Isis, resurrector for Ra, God over all other gods.

Is-Ra-El

Isis:
Isis was a major goddess in ancient Egyptian religion whose worship spread throughout the Greco-Roman world. Isis was first mentioned in the Old Kingdom as one of the main characters of the Osiris myth, in which she resurrects her slain brother and husband, the divine king Osiris, and produces and protects his heir, Horus.

Ra:
As the creator god & father of all other Egyptian gods, Ra is said to have been the chief deity in ancient Egypt. Ra has, in different periods, been labeled "The King of the Gods," the "sky god," and the "controller of the sun." Ra controlled the sky, earth, and underworld. He was worshipped across Egypt, and when worshippers wanted to raise their own gods to a higher power, they would meld them with Ra.

Elohim:
Elohim (Hebrew: אֱלֹהִים, romanized: ʾĔlōhīm: [(ʔ)eloˈ(h)im]), the plural of אֱלוֹהַּ‎ (ʾĔlōah), is a Hebrew word indicating "gods" or "godhood". Although the word is plural, in the Hebrew Bible it usualy takes singular verbal or pronominal agreement and refers to a single deity, particularly the God of Israel in the majestic plural. In other verses it refers to the singular gods of other nations or to deities in the plural.

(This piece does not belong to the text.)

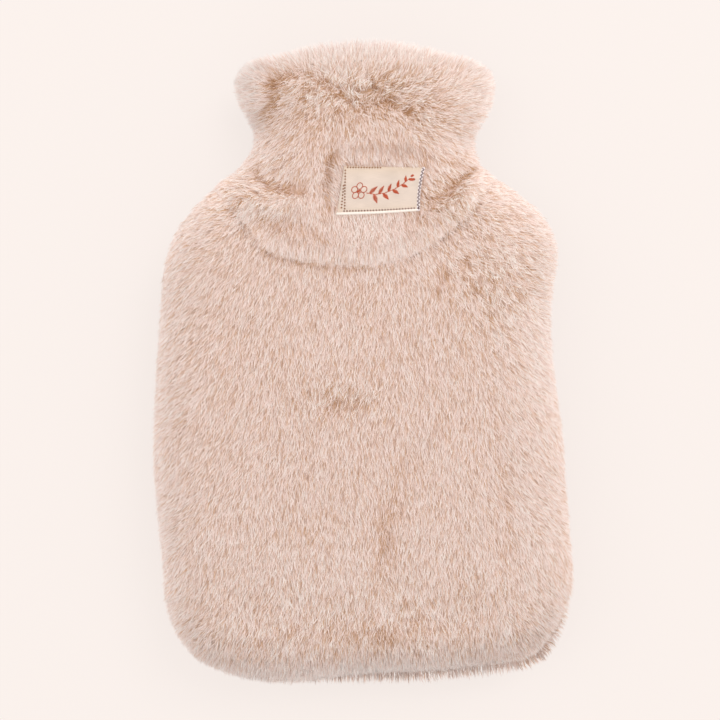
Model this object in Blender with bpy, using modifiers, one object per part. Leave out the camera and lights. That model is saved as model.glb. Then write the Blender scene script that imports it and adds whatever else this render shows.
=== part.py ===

Morphologically, the word is the plural form of the word eloahand related to el. It is cognate to the word 'l-h-m which is found in Ugaritic, where it is used as the pantheon for Canaanite gods, the children of El, and conventionally vocalized as "Elohim". Most uses of the term Elohim in the later Hebrew text imply a view that is at least monolatrist at the time of writing, and such usage (in the singular), as a proper title for Deity, is distinct from generic usage as elohim, "gods" (plural, simple noun).

Rabbinic scholar Maimonides wrote that Elohim "Divinity" and elohim "gods" are commonly understood to be homonyms. One modern theory suggests that the notion of divinity underwent radical changes in the early period of Israelite identity and development of Ancient Hebrew religion. In this view, the ambiguity of the term elohim is the result of such changes, cast in terms of "vertical translatability", i.e. the re-interpretation of the gods of the earliest recalled period as the national god of monolatrism as it emerged in the 7th to 6th century BCE in the Kingdom of Judah and during the Babylonian captivity, and further in terms of monotheism by the emergence of Rabbinical Judaism in the 2nd century CE.Another theory, building on an idea by Gesenius, argues that even before Hebrew became a distinct language, the plural elohim had both a plural meaning of "gods" and an abstract meaning of "godhood" or "divinity", much as the plural of "father", avot, can mean either "fathers" or "fatherhood". Elohim then came to be used so frequently in reference to specific deities, both male and female, domestic and foreign (for instance, the goddess of the Sidonians in 1 Kings 11:33), that it came to be concretized from meaning "divinity" to meaning "deity", though still occasionally used adjectivally as "divine".